Smooth Criminal  –  Michael Jackson 

 This singular R&B/rock/pop gem boasts an indelible synth bass line that immediately hooked listeners upon first play. It’s one of the most memorable and immediately recognizable bass lines in MJ’s discography.

Aqua Boogie (A Psychoalphadiscobetabioaquadoloop) – Parliament

Bernie Worrell lends his keyboard genius—including an ultra-funky Minimoog bass line—to this monster dance-floor groovathon.

Battle Flag – Lo Fidelity Allstars, featuring Pigeonhed

Andy Dickinson's inspired bass work (played on a real bass through synth pedals) significantly elevates the funk level on this exhilarating remix of Pigeonhed’s song.

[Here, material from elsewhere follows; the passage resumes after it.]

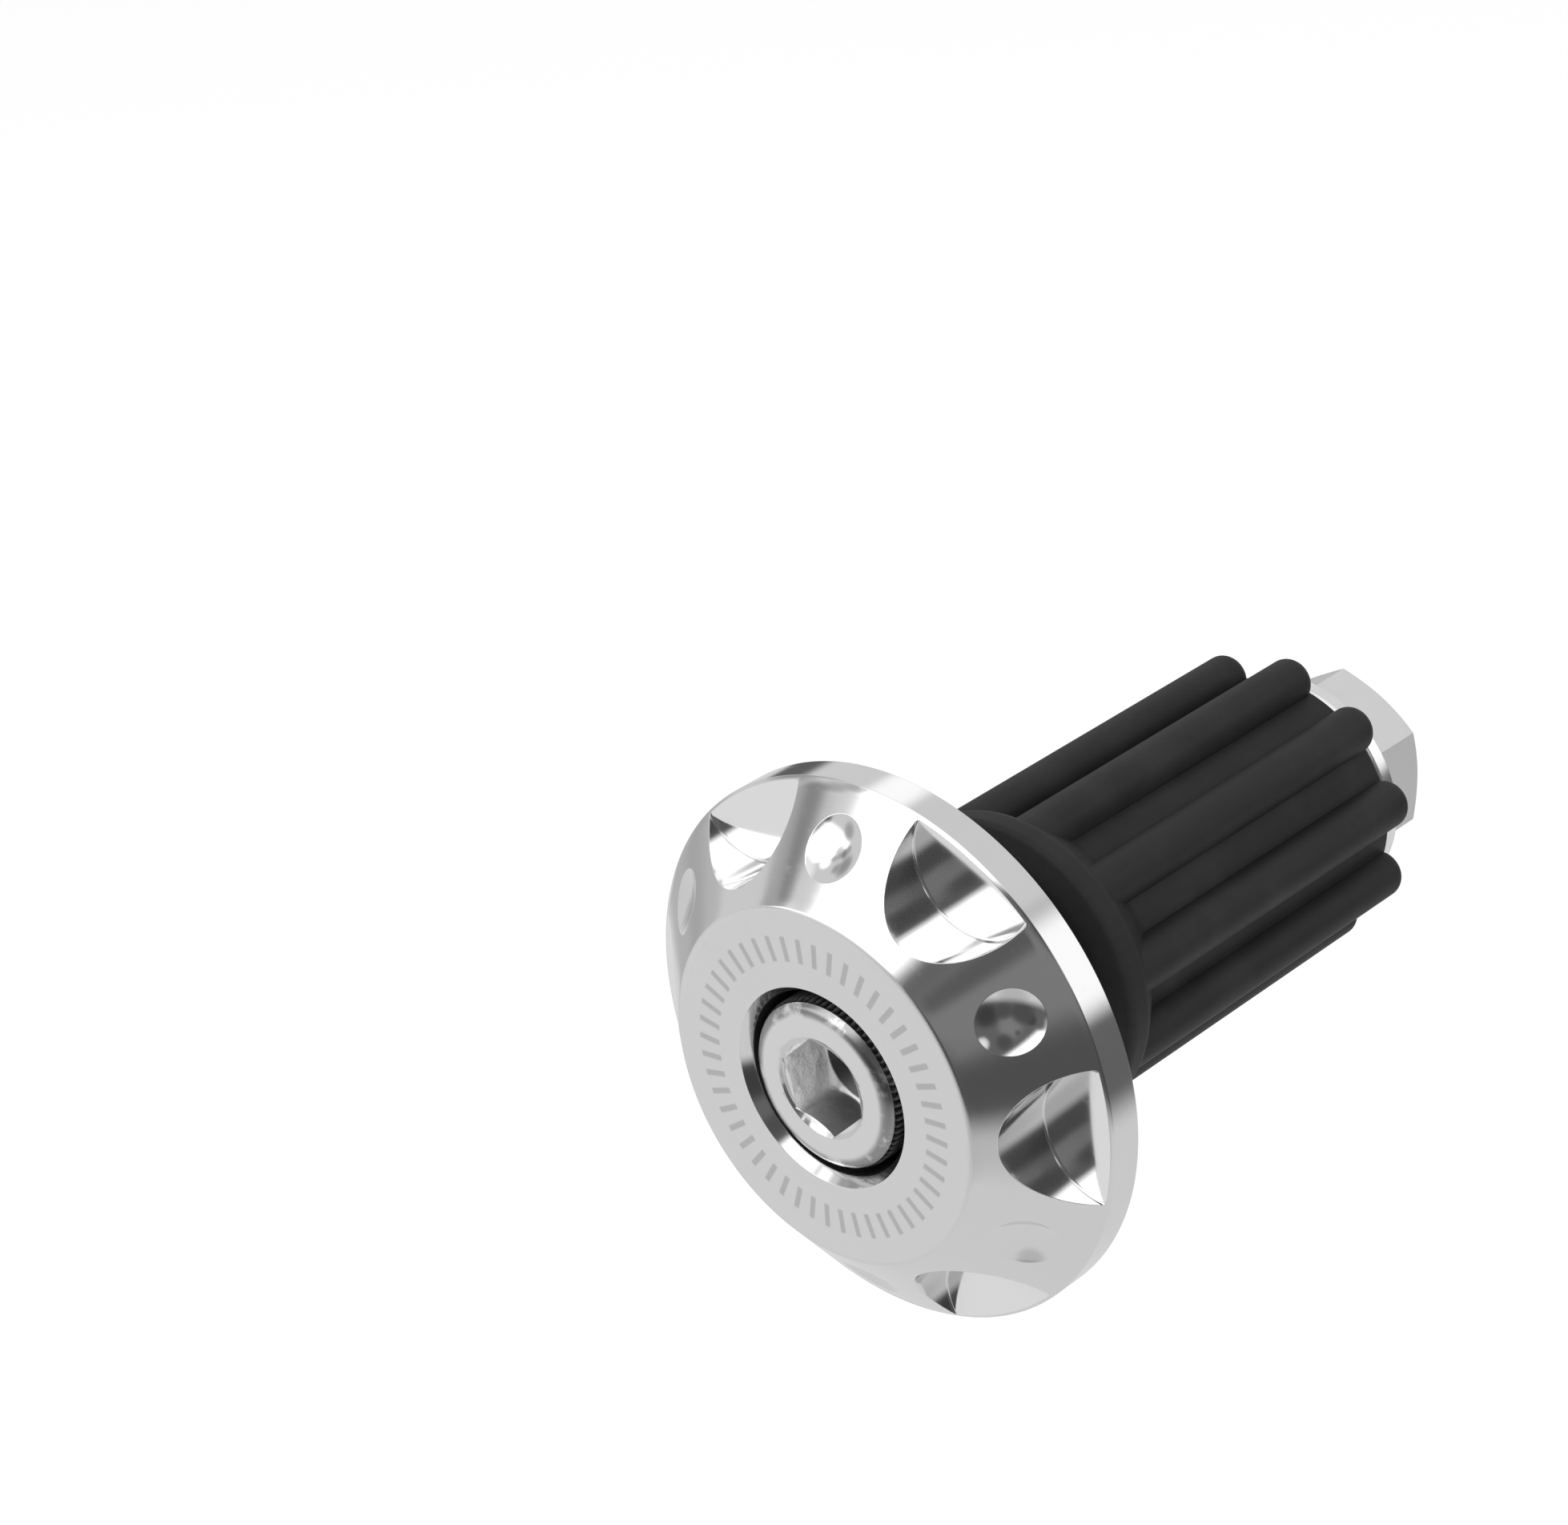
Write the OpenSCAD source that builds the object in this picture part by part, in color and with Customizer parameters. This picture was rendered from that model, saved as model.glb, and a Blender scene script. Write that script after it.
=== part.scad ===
// Bar end weight for a motorbike's handlebar.
// A turned head butts against the end of the tube. Behind it a ribbed rubber sleeve goes into
// the tube, and swells and grips when the socket screw draws the nut and washer forward.
// All pieces share one axis along Y: the head faces -Y and the sleeve points to +Y.
// The origin is on that axis, in the plane of the head's shoulder. Sizes in millimetres.

/* [Head] */
// Outer diameter of the head
rim_d = 32; // [29:0.5:38]
// Width of the straight band at the rim
band_h = 2.2; // [1.5:0.1:3]
// Height of the head from its shoulder to its front face
head_h = 7; // [6.8:0.1:9]
// Diameter of the flat front face, to where its plane meets the flank
face_d = 20.8; // [18:0.2:22]
// Rounding of the edge between front face and flank
face_round = 0.5; // [0.2:0.05:1]
// Bevel on the rim's rear edge
rim_bevel = 0.25; // [0.1:0.05:0.5]
// Diameter of the boss behind the shoulder
boss_d = 14; // [12.5:0.5:16]
// Length of the boss, which sets how far the sleeve sits inside the tube
boss_len = 8; // [5:0.5:12]
// Bevel at the end of the boss
boss_bevel = 0.5; // [0.2:0.1:0.8]
// Width of the bevel at the mouth of the counterbore
cbore_lip_w = 0.43; // [0.2:0.01:0.6]
// Depth of the bevel at the mouth of the counterbore
cbore_lip_h = 0.65; // [0.3:0.05:1]

/* [Scallops and dimples] */
// Number of scallops round the flank, and of dimples between them
scallop_count = 6; // [4:1:7]
// Radius of the scallop cutter
scallop_r = 4.05; // [3:0.05:4.5]
// Rounding of the cutter's corner, between a scallop's wall and its floor
scallop_corner = 0.15; // [0.1:0.05:0.5]
// Distance of the cutter's axis inside the rim
scallop_inset = 0.5; // [0:0.05:1]
// Height of the scallop's floor above the straight band
scallop_step = 0.15; // [0.1:0.05:0.6]
// Angle of the first scallop about the axis
scallop_phase = 6.4; // [0:0.2:59.8]
// Diameter of the dimples, which are sunk into the flank by a ball-nosed cutter
dimple_d = 3.8; // [2:0.1:4.2]
// Diameter of the circle on the flank that the dimples sit on
dimple_circle_d = 26.6; // [25:0.1:27.5]
// Depth of a dimple at its middle
dimple_depth = 0.45; // [0.2:0.05:1]

/* [Sleeve] */
// Outer diameter of the smooth collar that guides the sleeve in the tube
collar_d = 18.4; // [17:0.1:20]
// Length of the collar
collar_len = 1.5; // [1.2:0.1:5]
// Length over which the collar runs out into the grooves
runout_len = 2.8; // [2:0.1:5]
// Bevel at the front of the collar
collar_bevel = 0.3; // [0.1:0.05:0.6]
// Length of the whole sleeve
sleeve_len = 26.7; // [20:0.1:40]
// Diameter of the sleeve at the bottom of its grooves
groove_d = 14.6; // [13.6:0.1:15.6]
// Number of round ribs
rib_count = 10; // [6:1:11]
// Radius of a rib
rib_r = 1.42; // [1.2:0.02:1.6]
// How far the crests of the ribs lie inside the collar's diameter
rib_drop = 0.05; // [0.03:0.01:0.3]
// Rounding at the rear ends of the ribs
rib_end_round = 0.9; // [0.2:0.1:1.1]
// Bevel on the rear edge between the ribs
sleeve_bevel = 0.3; // [0.1:0.05:0.6]

/* [Washer] */
// Outer diameter of the washer
washer_d = 14; // [12:0.5:14.5]
// Thickness of the washer
washer_t = 1.2; // [0.8:0.1:2]
// Bevel on the washer's edges
washer_bevel = 0.15; // [0.05:0.05:0.3]

/* [Nut] */
// Width of the nut across its flats
nut_af = 10; // [9:0.5:11.5]
// Height of the nut
nut_h = 5; // [4:0.1:6.5]
// Diameter of the round face that the nut's chamfer leaves
nut_face_d = 9.6; // [8.8:0.1:9.8]
// Angle of the nut's chamfer
nut_chamfer_angle = 30; // [15:1:35]
// Angle of the nut's first corner about the axis
nut_phase = 35.5; // [0:0.5:59.5]

/* [Screw] */
// Diameter of the screw's shank
screw_d = 6; // [5:0.5:6.5]
// Diameter of the screw's head
screw_head_d = 10; // [9:0.5:11]
// Height of the screw's head
screw_head_h = 6; // [5:0.1:6.2]
// Rounding of the head's front edge
screw_head_round = 0.9; // [0.3:0.05:1.1]
// Width of the hexagon socket across its flats
socket_af = 5; // [4:0.5:5.5]
// Depth of the hexagon socket
socket_depth = 3.2; // [2.5:0.1:3.6]
// Bevel round the mouth of the socket, beyond its corners
socket_lead = 0.1; // [0.05:0.05:0.3]
// Point angle of the drill that the socket is broached after
drill_angle = 118; // [90:1:140]
// Angle of the socket's first corner about the axis
socket_phase = 49; // [0:1:59]
// Length of thread in the nut before the screw is tightened
screw_engaged = 3.1; // [2:0.1:4.5]
// Bevel at the tip of the screw
tip_bevel = 0.8; // [0.4:0.1:1]

/* [Clearances] */
// Gap round the screw's head in the counterbore, per side
cbore_gap = 0.45; // [0.2:0.05:0.8]
// Gap round the shank in the head, per side
head_bore_gap = 0.25; // [0.1:0.05:0.5]
// Gap round the shank in the sleeve, per side
sleeve_bore_gap = 0.3; // [0.1:0.05:0.6]
// Gap round the shank in the washer, per side
washer_bore_gap = 0.2; // [0.1:0.05:0.4]
// Running gap between the shank and the nut, per side
nut_bore_gap = 0.04; // [0.02:0.01:0.08]

/* [Hidden] */
$fn = 96;
over = 0.5;
arc_steps = 8;
rim_r = rim_d / 2;
face_r = face_d / 2;
boss_r = boss_d / 2;
flank_angle = atan2(head_h - band_h, rim_r - face_r);
scallop_floor = band_h + scallop_step;
scallop_h = head_h - scallop_floor + over;
step_angle = 360 / scallop_count;
dimple_r = dimple_d / 2;
dimple_circle_r = dimple_circle_d / 2;
dimple_h = head_h - (dimple_circle_r - face_r) * tan(flank_angle);
dimple_ball_r = (dimple_r * dimple_r + dimple_depth * dimple_depth) / (2 * dimple_depth);
screw_seat = head_h - screw_head_h;
screw_r = screw_d / 2;
screw_head_r = screw_head_d / 2;
cbore_r = screw_head_r + cbore_gap;
socket_r = socket_af / 2 / cos(30);
socket_tip = socket_af / 2 / tan(drill_angle / 2);
collar_r = collar_d / 2;
groove_r = groove_d / 2;
runout_angle = 2 * atan2(collar_r - groove_r, runout_len);
runout_r = runout_len / 2 / sin(runout_angle);
rib_circle_r = collar_r - rib_drop - rib_r;
sleeve_back = boss_len + sleeve_len;
washer_back = sleeve_back + washer_t;
nut_r = nut_af / 2 / cos(30);
nut_chamfer_h = (nut_r - nut_face_d / 2) * tan(nut_chamfer_angle);
nut_lead = 0.4;
screw_tip = washer_back + screw_engaged;

// Points of an arc about a centre, from one angle to another
function arc(centre, r, from, to) = [
    for (i = [0:arc_steps])
        centre + r * [cos(from + (to - from) * i / arc_steps), sin(from + (to - from) * i / arc_steps)]
];

// Lays a piece that is drawn upright along the common axis, its top towards the head's face
module along_axis() {
    rotate([90, 0, 0]) children();
}

// A ring of a rectangular section with bevelled outer edges, standing on z = 0
module bevelled_disc(r, h, low_bevel, high_bevel) {
    rotate_extrude()
        polygon([
            [0, 0],
            [r - low_bevel, 0],
            [r, low_bevel],
            [r, h - high_bevel],
            [r - high_bevel, h],
            [0, h]
        ]);
}

// Turned outline of the head, with its boss and without its holes
module head_blank() {
    edge_centre = [face_r - face_round * tan(flank_angle / 2), head_h - face_round];
    rotate_extrude()
        polygon(concat(
            [
                [0, -boss_len],
                [boss_r - boss_bevel, -boss_len],
                [boss_r, boss_bevel - boss_len],
                [boss_r, 0],
                [rim_r - rim_bevel, 0],
                [rim_r, rim_bevel],
                [rim_r, band_h]
            ],
            arc(edge_centre, face_round, 90 - flank_angle, 90),
            [[0, head_h]]
        ));
}

// End mill with rounded corners that leaves one scallop in the flank
module scallop_cutter() {
    corner_centre = [scallop_r - scallop_corner, scallop_corner];
    translate([rim_r - scallop_inset, 0, scallop_floor])
        rotate_extrude()
            polygon(concat(
                [[0, 0]],
                arc(corner_centre, scallop_corner, 270, 360),
                [[scallop_r, scallop_h], [0, scallop_h]]
            ));
}

// Ball-nosed cutter that leaves one dimple, square to the flank
module dimple_cutter() {
    translate([dimple_circle_r, 0, dimple_h])
        rotate([0, flank_angle, 0])
            translate([0, 0, dimple_ball_r - dimple_depth])
                sphere(r = dimple_ball_r);
}

// Counterbore for the screw's head, its bevelled mouth and the hole for the shank
module screw_hole() {
    translate([0, 0, screw_seat])
        cylinder(r = cbore_r, h = screw_head_h + over);
    translate([0, 0, head_h - cbore_lip_h])
        cylinder(r1 = cbore_r, r2 = cbore_r + 2 * cbore_lip_w, h = 2 * cbore_lip_h);
    translate([0, 0, -boss_len - over])
        cylinder(r = screw_r + head_bore_gap, h = boss_len + screw_seat + 2 * over);
}

module head() {
    color("silver")
    along_axis()
    difference() {
        head_blank();
        screw_hole();
        for (i = [0:scallop_count - 1]) {
            rotate([0, 0, scallop_phase + i * step_angle]) scallop_cutter();
            rotate([0, 0, scallop_phase + (i + 0.5) * step_angle]) dimple_cutter();
        }
    }
}

// Head and shank of the screw, without the socket
module screw_blank() {
    round_centre = [screw_head_r - screw_head_round, head_h - screw_head_round];
    rotate_extrude()
        polygon(concat(
            [
                [0, -screw_tip],
                [screw_r - tip_bevel, -screw_tip],
                [screw_r, tip_bevel - screw_tip],
                [screw_r, screw_seat],
                [screw_head_r, screw_seat]
            ],
            arc(round_centre, screw_head_round, 0, 90),
            [[0, head_h]]
        ));
}

// Hexagon socket with its bevelled mouth and the drill's point below it
module socket() {
    lead_r = socket_r + socket_lead;
    lead_h = lead_r / tan(60);
    translate([0, 0, head_h - socket_depth])
        cylinder(r = socket_r, h = socket_depth + over, $fn = 6);
    translate([0, 0, head_h - socket_depth - socket_tip])
        cylinder(r1 = 0, r2 = socket_af / 2, h = socket_tip);
    translate([0, 0, head_h - lead_h])
        cylinder(r1 = 0, r2 = lead_r, h = lead_h);
}

module screw() {
    color("gainsboro")
    along_axis()
    difference() {
        screw_blank();
        rotate([0, 0, socket_phase]) socket();
    }
}

// Smooth collar that runs out in an S curve into the grooved length
module sleeve_core() {
    collar_end = -boss_len - collar_len;
    runout_end = collar_end - runout_len;
    rotate_extrude()
        polygon(concat(
            [
                [0, -boss_len],
                [0, -sleeve_back],
                [groove_r - sleeve_bevel, -sleeve_back],
                [groove_r, sleeve_bevel - sleeve_back]
            ],
            arc([groove_r + runout_r, runout_end], runout_r, 180, 180 - runout_angle),
            arc([collar_r - runout_r, collar_end], runout_r, -runout_angle, 0),
            [
                [collar_r, -boss_len - collar_bevel],
                [collar_r - collar_bevel, -boss_len]
            ]
        ));
}

// One round rib, rounded at its rear end and buried in the collar at its front
module rib() {
    rib_front = -boss_len - collar_len / 2;
    translate([rib_circle_r, 0, 0])
        rotate_extrude()
            polygon(concat(
                [[0, rib_front], [0, -sleeve_back]],
                arc([rib_r - rib_end_round, rib_end_round - sleeve_back], rib_end_round, 270, 360),
                [[rib_r, rib_front]]
            ));
}

module sleeve() {
    color("dimgray")
    along_axis()
    difference() {
        union() {
            sleeve_core();
            for (i = [0:rib_count - 1])
                rotate([0, 0, 90 + i * 360 / rib_count]) rib();
        }
        translate([0, 0, -sleeve_back - over])
            cylinder(r = screw_r + sleeve_bore_gap, h = sleeve_len + 2 * over);
    }
}

module washer() {
    color("silver")
    along_axis()
    translate([0, 0, -washer_back])
    difference() {
        bevelled_disc(washer_d / 2, washer_t, washer_bevel, washer_bevel);
        translate([0, 0, -over])
            cylinder(r = screw_r + washer_bore_gap, h = washer_t + 2 * over);
    }
}

// Hexagon with the corners of both ends turned off
module nut_blank() {
    intersection() {
        cylinder(r = nut_r, h = nut_h, $fn = 6);
        rotate_extrude()
            polygon([
                [0, 0],
                [nut_face_d / 2, 0],
                [nut_r, nut_chamfer_h],
                [nut_r + over, nut_chamfer_h + over],
                [nut_r + over, nut_h - nut_chamfer_h - over],
                [nut_r, nut_h - nut_chamfer_h],
                [nut_face_d / 2, nut_h],
                [0, nut_h]
            ]);
    }
}

module nut() {
    bore_r = screw_r + nut_bore_gap;
    color("silver")
    along_axis()
    translate([0, 0, -washer_back - nut_h])
    difference() {
        rotate([0, 0, nut_phase]) nut_blank();
        translate([0, 0, -over])
            cylinder(r = bore_r, h = nut_h + 2 * over);
        translate([0, 0, -over])
            cylinder(r1 = bore_r + nut_lead + over, r2 = bore_r, h = nut_lead + over);
        translate([0, 0, nut_h - nut_lead])
            cylinder(r1 = bore_r, r2 = bore_r + nut_lead + over, h = nut_lead + over);
    }
}

head();
screw();
sleeve();
washer();
nut();
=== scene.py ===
# Bar end weight: a polished aluminium head, a ribbed rubber sleeve, and a socket screw,
# washer and nut that draw the sleeve tight inside a handlebar.
# Pieces are modelled upright, with the front face up and the common axis along Z, in
# millimetres as a drawing gives them, and are then laid along the bar.
import math

import bmesh
import bpy
from mathutils import Matrix, Vector


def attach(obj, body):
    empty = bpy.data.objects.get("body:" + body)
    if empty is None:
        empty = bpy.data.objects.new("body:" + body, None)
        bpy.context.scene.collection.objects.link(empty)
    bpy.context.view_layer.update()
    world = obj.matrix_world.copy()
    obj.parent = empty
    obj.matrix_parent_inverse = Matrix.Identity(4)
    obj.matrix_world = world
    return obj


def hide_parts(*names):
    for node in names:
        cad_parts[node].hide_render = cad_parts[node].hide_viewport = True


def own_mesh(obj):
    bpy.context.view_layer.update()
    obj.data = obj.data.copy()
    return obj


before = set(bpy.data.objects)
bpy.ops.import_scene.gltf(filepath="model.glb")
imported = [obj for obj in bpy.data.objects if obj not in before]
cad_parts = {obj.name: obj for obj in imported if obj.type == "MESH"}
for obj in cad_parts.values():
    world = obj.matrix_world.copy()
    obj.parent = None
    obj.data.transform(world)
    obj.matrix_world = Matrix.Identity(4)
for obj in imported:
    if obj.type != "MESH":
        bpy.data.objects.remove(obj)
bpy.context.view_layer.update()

MM = 0.001

# Heights on the axis, from the shoulder that butts on the handlebar, in millimetres
FACE_HEIGHT = 7.0
BAND_WIDTH = 2.2
SCREW_SEAT = 1.0
BOSS_END = -8.0
THREAD_START = -14.0
SLEEVE_END = -34.7
WASHER_END = -35.9
SCREW_TIP = -39.0
NUT_END = -40.9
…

Got to Give It Up – Marvin Gaye

Music legend Marvin Gaye personally laid down the bumpin’ synth bass line on this influential funk/disco classic. He played it on the RMI harmonic synthesizer.

Drive Me Wild – Vanity 6

This sexy Prince-produced track features a funky robotic-sounding synth bass line.

The Rain (Supa Dupa Fly) – Missy Elliott

Missy Elliott’s blissfully bizarre 1997 hit contains one of the phattest synth bass lines to ever grace a track. I mean this bass line is straight-up obese and insanely funky.

Cash in Your Face – Stevie Wonder

Stevie’s scathing musical statement on housing discrimination features a wickedly funky synth bass line.

Superfly Sister – Michael Jackson 

MJ gets waist-deep in the funk on this super-tight groove, which boasts a bangin’ synth bass line.

Reach for It – George Duke

George Duke’s funkalicious Minimoog bass line sets off this awesome groove in style.

Hey Mr. Jones – Jane Child

Multitalented Canadian artist Jane Child delivers some fantastic low-end synth work on this dark, harrowing peek into drug addiction.

Gloryhallastoopid (Pin the Tail on the Funky) – Parliament

This loose, good-time Parliament groove features a nasty funk bass line on synth.

Natural Born Killaz – Dr. Dre and Ice Cube

Former Death Row keyboardist Priest "Soopafly" Brooks serves up a menacing synth bass line on this diabolical G-Funk joint.

Action Speaks Louder Than Words – Chocolate Milk

This smoldering political-message track is anchored by Robert Dabon’s angry Moog bass line.